МВД СССР старается не допустить разрастания конфликта и новых жертв ни в чем не повинных людей – армян и азербайджанцев. Не вдаваясь в схему и динамику решения этого сложнейшего вопроса, я не вижу никакого иного пути для начала позитивного процесса, кроме создания любого механизма переговоров…
…Наши личные встречи убедили меня, что Вы исключительно мужественный человек. Не думаю, что Вас когда-либо интересовала слава мученика. Никогда еще самоистязанием и мученичеством национальные споры не решались. Хотя это, может быть, и не так. Вы лучше знаете историю. Но современную историю надо строить на других принципах. Главное – здравый смысл, доброжелательность, терпение, желание и умение понять другую сторону…»
Выдержки из ответа Зория Гайковича я привожу в этой книжке. Это тоже документальное свидетельство того, навсегда ушедшего времени.

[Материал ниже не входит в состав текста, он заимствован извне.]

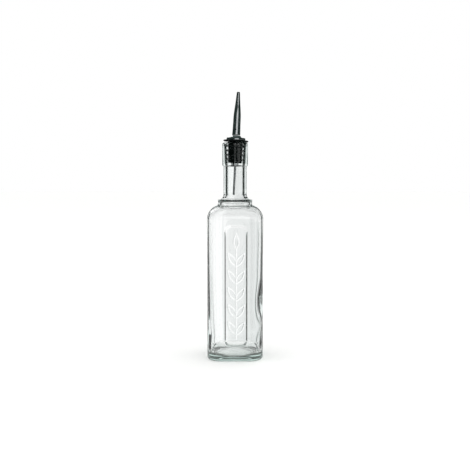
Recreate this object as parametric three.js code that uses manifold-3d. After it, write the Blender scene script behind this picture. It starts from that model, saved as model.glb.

…Знаете, Вадим Викторович, обидно, когда приходится чуть ли не объясняться, оправдываясь за, казалось, судьбоносную ориентацию наших и Ваших предков, решивших пойти не на лозунговую дружбу, а на политический союз, который был исторической необходимостью для обоих народов.
Осознавая, что «слава сильного – это свобода для слабого», все же исторической истины ради, хотелось бы напомнить, что все последние триста лет русские цари в каждом армянине видели надежного пограничника в стратегически уязвимом для России регионе.
Что ж, к сожалению, сегодня приходится признаться, что мы имеем другие политические и даже геополитические реалии, а стало быть, и другую философию, другие взгляды на прошлое, а стало быть, другое восприятие самой философии и самих взглядов наших с Вами предков.